THEY won’t help you find your way around East Lancashire in 2015 — but maps of the region from nearly a century ago will offer an insight into a changing way of life down the years.

Old Ordnance Survey maps of towns across the county from 1909 have gone on sale, covering Accrington, Colne, Nelson, Blackburn, Rawtenstall and Bacup.

They are all taken from the 1/2500 plans and reproduced by Alan Godfrey at about 15 inches to the mile, even showing individual houses, schools, works and churches.

They include two of Burnley, East and West, with the eastern areas detailed in a map extending from Todmorden Road to Heckenhurst Reservoirs, and from Hesandford Mill to Fulledge Recreation Ground.

It features the Turf Moor football ground home of Burnley FC, Fulledge Mill, Brownside with Brownside Shed, Queens Park, Brunshaw Bottom, Bee Hole Colliery and Rowley Colliery with tramways, Rowley, Ridge Row.

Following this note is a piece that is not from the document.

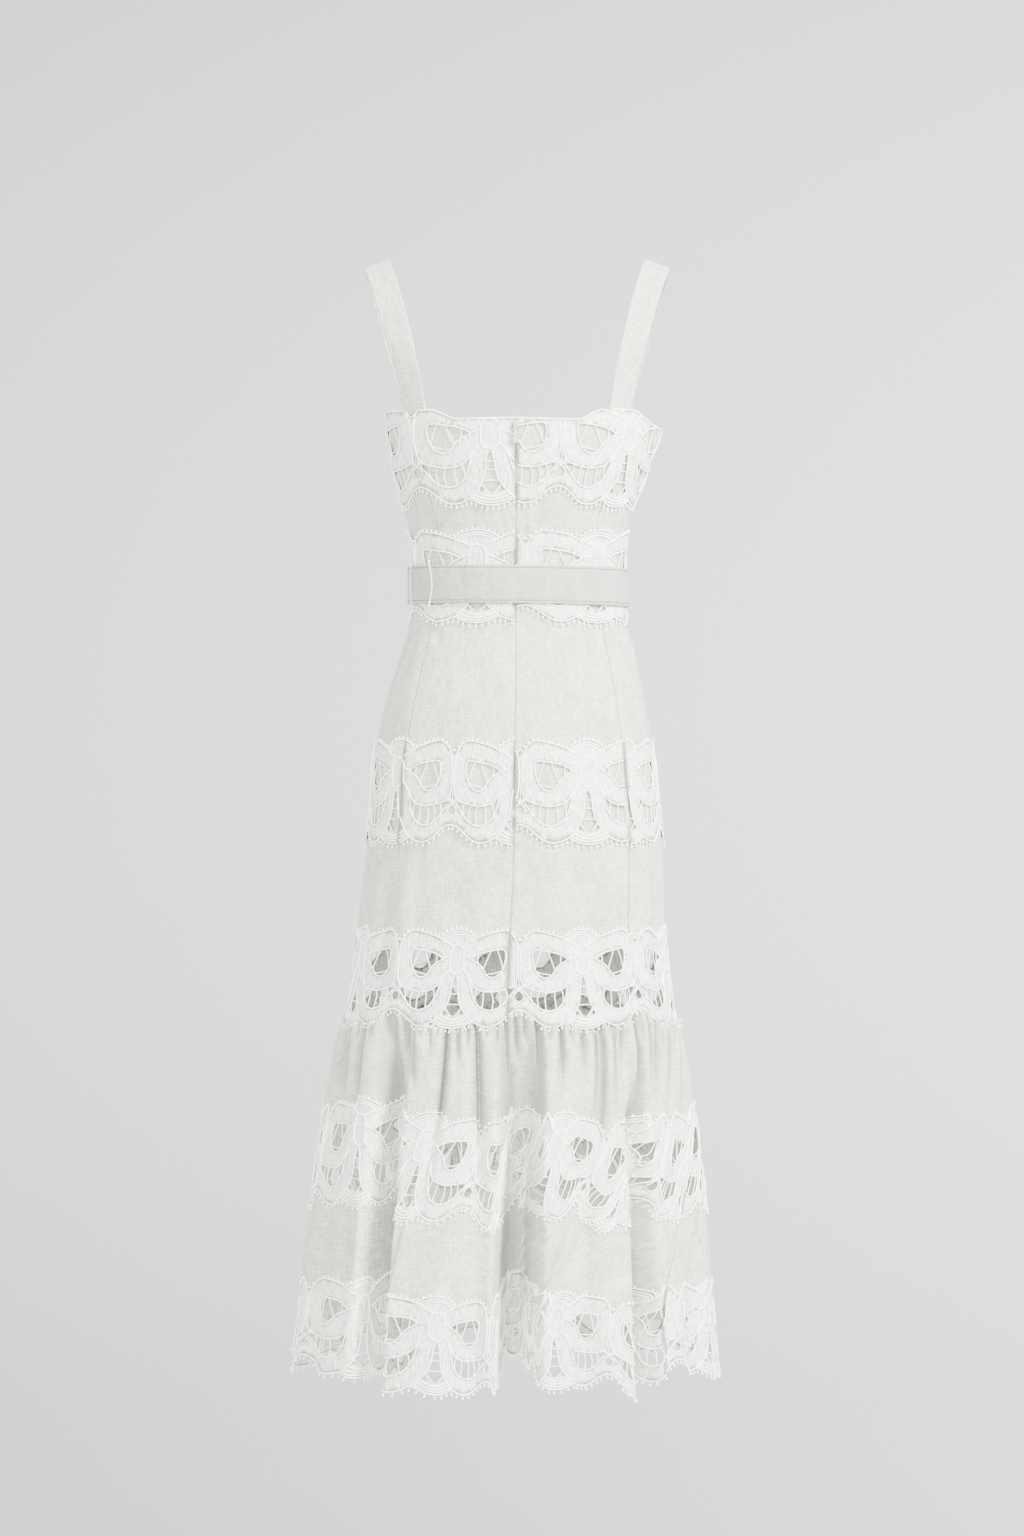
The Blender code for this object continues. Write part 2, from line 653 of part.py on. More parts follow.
def swept_band(name, skin, path, across, width, thickness):
    """A flat band along a path, its two ends cut level; across gives its width direction at each point."""
    rings = []
    for k, point in enumerate(path):
        ahead = path[min(k + 1, len(path) - 1)] - path[max(k - 1, 0)]
        side = (across[k] - ahead * (across[k].dot(ahead) / ahead.length_squared)).normalized()
        up = ahead.normalized().cross(side)
        corners = ((-1, -1), (1, -1), (1, 1), (-1, 1))
        ring = [point + side * (width / 2 * a) + up * (thickness / 2 * b) for a, b in corners]
        if k in (0, len(path) - 1):
            ring = [corner + ahead * ((point.z - corner.z) / ahead.z) for corner in ring]
        rings.append(ring)
    vertices = [v for ring in rings for v in ring]
    faces = [(3, 2, 1, 0), tuple(len(vertices) - 4 + i for i in range(4))]
    for k in range(len(rings) - 1):
        for i in range(4):
            j = (i + 1) % 4
            faces.append((4 * k + i, 4 * k + j, 4 * k + 4 + j, 4 * k + 4 + i))
    return body_from(name, vertices, faces, skin)


# One strap, from the back neckline over the crest to the front neckline; tilt leans its outer edge down.
StrapPoint = namedtuple("StrapPoint", "x y down tilt_deg turn_deg")
STRAP = [
    StrapPoint(111, -66, 163.3, 0, 35),
    StrapPoint(119, -74, 125, 3, 27),
    StrapPoint(128, -77, 87, 7, 20),
    StrapPoint(138, -71, 49, 12, 12),
    StrapPoint(147, -54, 19, 17, 5),
    StrapPoint(152.5, -32, 4.5, 20, 0),
    StrapPoint(154, -8, 0, 21, 0),
    StrapPoint(153, 16, 4.5, 20, 0),
    StrapPoint(149, 40, 21, 17, -4),
    StrapPoint(140, 63, 54, 12, -10),
    StrapPoint(129, 78, 94, 7, -16),
    StrapPoint(119, 84, 131, 3, -23),
    StrapPoint(111, 84, 163.3, 0, -30),
]


def make_straps(skin):
    for side, name in ((1, "strap_right"), (-1, "strap_left")):
        path = [Vector((side * p.x, p.y, -p.down)) * MM for p in STRAP]
        across = []
        for p in STRAP:
            tilt, turn = math.radians(p.tilt_deg), math.radians(p.turn_deg)
            flat = math.cos(tilt)
            across.append(Vector((side * flat * math.cos(turn), flat * math.sin(turn), -math.sin(tilt))))
        for end in (0, -1):
            down = NECK_DOWN - NECK_RISE - STRAP_END_GAP
            path[end] = on_bodice(side * STRAP_HALF_SPAN, down, path[end].y > 0)
        swept_band(name, skin, path, across, STRAP_WIDTH * MM, STRAP_THICKNESS * MM)


def on_bodice(x, down, front):
    """The point of the bodice's middle surface at a sideways place and height, on the front or the back."""
    turns = np.linspace(0.5, 1.0, 2000) * math.pi if front else np.linspace(0, 0.5, 2000) * math.pi
    xs, ys = ring_xy(turns * (1 if x > 0 else -1), down)
    k = int(np.argmin(np.abs(xs - x)))
    return Vector((x * MM, float(ys[k]) * MM, -down * MM))


def belt_down(x_mm, edge):
    return BELT_TOP_DOWN + edge * BELT_HEIGHT + BELT_TILT * x_mm


def make_belt(skin):
    """The self-fabric belt, one closed round of stiffened cloth just outside the waist lace."""
    count = BELT_COLUMNS
    rings = []
    for k in range(count):
        share = k / count
        corners = []
        for edge, out in ((0, 0), (0, BELT_THICKNESS), (1, BELT_THICKNESS), (1, 0)):
            middle = cloth(np.array([share]), np.array([BELT_MIDDLE_DOWN]))[0]
            down = belt_down(middle[0], edge)
            at = wall_points(np.array([share]), np.array([down]), BELT_STANDOFF + out, 1 / count)[0]
            corners.append(Vector(at) * MM)
        rings.append(corners)
    vertices = [v for ring in rings for v in ring]
    faces = []
    for k in range(count):
        n = (k + 1) % count
        for i in range(4):
            j = (i + 1) % 4
            faces.append((4 * k + i, 4 * k + j, 4 * n + j, 4 * n + i))
    return body_from("belt", vertices, faces, skin)


def tube(name, skin, path, radius, sides=6):
    rings = []
    for k, point in enumerate(path):
        ahead = (path[min(k + 1, len(path) - 1)] - path[max(k - 1, 0)]).normalized()
        side = ahead.orthogonal() if k == 0 else (side - ahead * side.dot(ahead))
        side.normalize()
        up = ahead.cross(side)
        rings.append([
            point + (side * math.cos(a) + up * math.sin(a)) * radius
            for a in (2 * math.pi * i / sides for i in range(sides))
        ])
    vertices = [v for ring in rings for v in ring]
    faces = [tuple(reversed(range(sides))), tuple(len(vertices) - sides + i for i in range(sides))]
    for k in range(len(rings) - 1):
        for i in range(sides):
            j = (i + 1) % sides
            faces.append((sides * k + i, sides * k + j, sides * (k + 1) + j, sides * (k + 1) + i))
    return body_from(name, vertices, faces, skin)


LOOP_RADIUS = 0.9
LOOP_CLEAR = 1.5
LOOP_REACH = 4.0
LOOP_FOOT = 1.0
LOOP_TURN = 1.2
LOOP_BOW = 0.006
LOOP_SHARES = {"left_1": -0.191, "left_2": -0.148, "right_1": 0.30, "right_2": 0.326}


def make_belt_loops(skin):
    """A thread carrier at each side: two thick cords over the belt, bowed apart."""
    outside = BELT_STANDOFF + BELT_THICKNESS + LOOP_CLEAR
    foot = BELT_STANDOFF + LOOP_FOOT
    for k, (name, share) in enumerate(LOOP_SHARES.items()):
        x = float(cloth(np.array([share]), np.array([BELT_MIDDLE_DOWN]))[0, 0])
        top, low = belt_down(x, 0), belt_down(x, 1)
        bow = LOOP_BOW * (-1 if k % 2 == 0 else 1)
        high, deep = top - LOOP_REACH, low + LOOP_REACH
        stops = [
            (high, foot, 0), (high + 0.5, outside - LOOP_TURN, 0), (top - LOOP_TURN, outside, 0.25),
            ((top + low) / 2, outside, 1),
            (low + LOOP_TURN, outside, 0.25), (deep - 0.5, outside - LOOP_TURN, 0), (deep, foot, 0),
        ]
        path = []
        for down, out, bowed in stops:
            at = wall_points(np.array([share + bow * bowed]), np.array([BELT_MIDDLE_DOWN]), out, 0.01)[0]
            path.append(Vector((at[0], at[1], -down)) * MM)
        tube("belt_loop_" + name, skin, path, LOOP_RADIUS * MM)


def box(name, skin, low, high, rim=0.0):
    work = bmesh.new()
    bmesh.ops.create_cube(work, size=1)
    for v in work.verts:
        v.co = Vector(low[i] if v.co[i] < 0 else high[i] for i in range(3))
    if rim:
        bmesh.ops.bevel(work, geom=work.edges[:], offset=rim, segments=1, affect="EDGES")
    mesh = bpy.data.meshes.new(name)
    work.to_mesh(mesh)
    work.free()
    mesh.materials.append(skin)
    made = bpy.data.objects.new(name, mesh)
    bpy.context.scene.collection.objects.link(made)
    return made


BUCKLE_WIDTH = 46.0
BUCKLE_HEIGHT = 58.0
BUCKLE_BAR = 6.0
BUCKLE_THICKNESS = 3.5
BUCKLE_CLEAR = 0.2
BUCKLE_BEND = 560.0
BUCKLE_CORNER = 11.0
BUCKLE_ROUNDS = 6


def make_buckle(skin):
    """A cloth-covered frame on the belt at the centre front, standing just clear of it."""
    at = wall_points(np.array([0.5]), np.array([BELT_TOP_DOWN]), BELT_STANDOFF + BELT_THICKNESS, 0.01)[0]
    vertices, faces = [], []
    count = 4 * BUCKLE_ROUNDS
    inset = ((0, 0), (BUCKLE_BAR, 0), (BUCKLE_BAR, BUCKLE_THICKNESS), (0, BUCKLE_THICKNESS))
    for step in range(count):
        corner, part = divmod(step, BUCKLE_ROUNDS)
        angle = math.radians(90 * corner + 90 * part / (BUCKLE_ROUNDS - 1))
        cx = (1 if corner in (0, 3) else -1) * (BUCKLE_WIDTH / 2 - BUCKLE_CORNER)
        cz = (1 if corner in (0, 1) else -1) * (BUCKLE_HEIGHT / 2 - BUCKLE_CORNER)
        for inward, out in inset:
            x = cx + math.cos(angle) * (BUCKLE_CORNER - inward)
            z = cz + math.sin(angle) * (BUCKLE_CORNER - inward)
            y = at[1] + BUCKLE_CLEAR + out - x * x / BUCKLE_BEND
            vertices.append(Vector((at[0] + x, y, z - BELT_MIDDLE_DOWN)) * MM)
    for k in range(count):
        n = (k + 1) % count
        for i in range(4):
            j = (i + 1) % 4
            faces.append((4 * k + i, 4 * k + j, 4 * n + j, 4 * n + i))
    return body_from("belt_buckle", vertices, faces, skin)


ZIP_TOP_DOWN = 178.0
SLIDER = namedtuple("Slider", "width height depth")(5.6, 8.6, 2.6)
SLIDER_CLEAR, SLIDER_RIM = 0.5, 0.5
LUG_WIDTH, LUG_REACH, LUG_HEIGHT = 1.2, 2.4, 2.6
LUG_PLAY, LUG_ROOT = 0.4, 0.8
HINGE_BELOW, HINGE_OUT = 6.6, 0.55
PULL_LENGTH, PULL_TOP, PULL_FOOT, PULL_THICKNESS = 18.0, 2.2, 4.6, 1.3
PULL_ABOVE, PULL_NECK = 0.9, -2.4
FOOT_STEPS = 7


def make_zip(skin):
    """The slider at the head of the back zip, with two lugs, and the pull that hangs between them."""
    outer = CLOTH / 2 + LACE_STANDOFF + LACE
    back = cloth(np.array([0.0]), np.array([ZIP_TOP_DOWN]))[0]
    x, face = back[0], back[1] - outer / MM - SLIDER_CLEAR
    hinge_down = ZIP_TOP_DOWN + HINGE_BELOW
    hinge_y = face - SLIDER.depth - LUG_REACH * HINGE_OUT
    body = box(
        "zip_slider", skin,
        Vector((x - SLIDER.width / 2, face - SLIDER.depth, -ZIP_TOP_DOWN - SLIDER.height)) * MM,
        Vector((x + SLIDER.width / 2, face, -ZIP_TOP_DOWN)) * MM, SLIDER_RIM * MM,
    )
    lug_out = face - SLIDER.depth - LUG_REACH
    for side in (-1, 1):
        lug_x = x + side * (PULL_TOP / 2 + LUG_PLAY + LUG_WIDTH / 2)
        lug = box(
            "lug", skin,
            Vector((lug_x - LUG_WIDTH / 2, lug_out, -hinge_down - LUG_HEIGHT / 2)) * MM,
            Vector((lug_x + LUG_WIDTH / 2, face - LUG_ROOT, -hinge_down + LUG_HEIGHT / 2)) * MM,
        )
        lug.hide_render = True
        lug.display_type = "WIRE"
        join = body.modifiers.new("lug", "BOOLEAN")
        join.operation = "UNION"
        join.object = lug
    half = PULL_THICKNESS / 2
    outline = [(-PULL_TOP / 2, PULL_ABOVE), (PULL_TOP / 2, PULL_ABOVE), (PULL_TOP / 2, PULL_NECK)]
    foot = PULL_FOOT / 2
    for k in range(FOOT_STEPS):
        angle = math.pi * k / (FOOT_STEPS - 1)
        outline.append((math.cos(angle) * foot, -(PULL_LENGTH - foot) - math.sin(angle) * foot))
    outline.append((-PULL_TOP / 2, PULL_NECK))
    count = len(outline)
    vertices = [Vector((px, side * half, pz)) * MM for side in (-1, 1) for px, pz in outline]
    faces = [tuple(range(count)), tuple(reversed(range(count, 2 * count)))]
    for i in range(count):
        j = (i + 1) % count
        faces.append((i, i + count, j + count, j))
    pull = body_from("zip_pull", vertices, faces, skin)
    pull.location = Vector((x, hinge_y, -hinge_down)) * MM


def main():
    for old in list(bpy.data.objects):
        bpy.data.objects.remove(old, do_unlink=True)
    linen = material("linen_cotton_cloth", WHITE, 0.85)
    lace = material("cutwork_lace", LACE_WHITE, 0.8)
    belt = material("belt_cloth", BELT_WHITE, 0.8)
    enamel = material("zip_enamel", WHITE, 0.4)
    make_bodice(linen)
    make_skirt(linen)
    make_knee_lace(lace)
    make_flounce(linen, lace)
    make_lined_lace(lace)
    make_straps(linen)
    make_belt(belt)
    make_buckle(belt)
    make_belt_loops(linen)
    make_zip(enamel)


main()
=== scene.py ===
"""Looks of the tiered lace midi dress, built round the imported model.

Tables are in millimetres, meshes in metres. "down" is the distance below the strap crests and "share" the
way round the cloth, 0 at the centre back and growing towards +X, as in the part's source. Every cloth node
is replaced by a thin shell of cloth or lace. In the lace, "bow" counts the bows of a band from a join, and
"v" runs from its top line, 0, to its foot, 1.
"""

import math
from collections import namedtuple
from functools import partialmethod

import bpy
import numpy as np
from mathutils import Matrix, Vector
from mathutils.geometry import delaunay_2d_cdt


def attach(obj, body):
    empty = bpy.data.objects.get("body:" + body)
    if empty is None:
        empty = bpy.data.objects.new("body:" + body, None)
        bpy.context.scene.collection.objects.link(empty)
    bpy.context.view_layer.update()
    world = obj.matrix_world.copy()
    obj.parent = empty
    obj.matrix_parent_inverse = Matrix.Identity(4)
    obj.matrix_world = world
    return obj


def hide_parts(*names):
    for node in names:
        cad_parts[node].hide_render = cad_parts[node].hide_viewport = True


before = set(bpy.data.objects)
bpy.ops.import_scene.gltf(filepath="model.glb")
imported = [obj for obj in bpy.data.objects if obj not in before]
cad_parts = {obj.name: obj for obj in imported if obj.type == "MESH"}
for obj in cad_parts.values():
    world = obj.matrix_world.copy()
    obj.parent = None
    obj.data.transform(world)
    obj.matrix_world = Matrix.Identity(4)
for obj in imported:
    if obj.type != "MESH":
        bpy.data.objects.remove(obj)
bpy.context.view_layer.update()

MM = 0.001
CAD_WALL = 1.2
LACE_STANDOFF = 1.35
LACE_SUNK = 0.45
SQUARENESS = 2.2
GIRTH = 1000.0

NECK_DOWN = 175.0
NECK_RISE = 11.0
NECK_SLOPE_REACH = 30.0
NECK_RAISED_WIDTH = 0.6
NECK_SIDE_FROM, NECK_SIDE_REACH = 124.0, 22.0
NECK_RIGHT_FALL, NECK_LEFT_FALL = 8.0, -5.0
WAIST_DOWN = 354.0
GATHER_DOWN = 815.0
HEM_DOWN = 1219.0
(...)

A spokesman for Alan Godfrey Editions said: “These maps will provide hours of fascination for historians, transport buffs and genealogists or for anyone who just wants to see what their area looked like in the days gone by and are terribly addictive.”

London Bookshop describes them as: “A fascinating series of reproductions of old Ordnance Survey plans in the Alan Godfrey Editions, ideal for anyone interested in the history of their neighbourhood or family. Selected towns are covered by maps showing the extent of urban development in the last decades of the 19th Century.”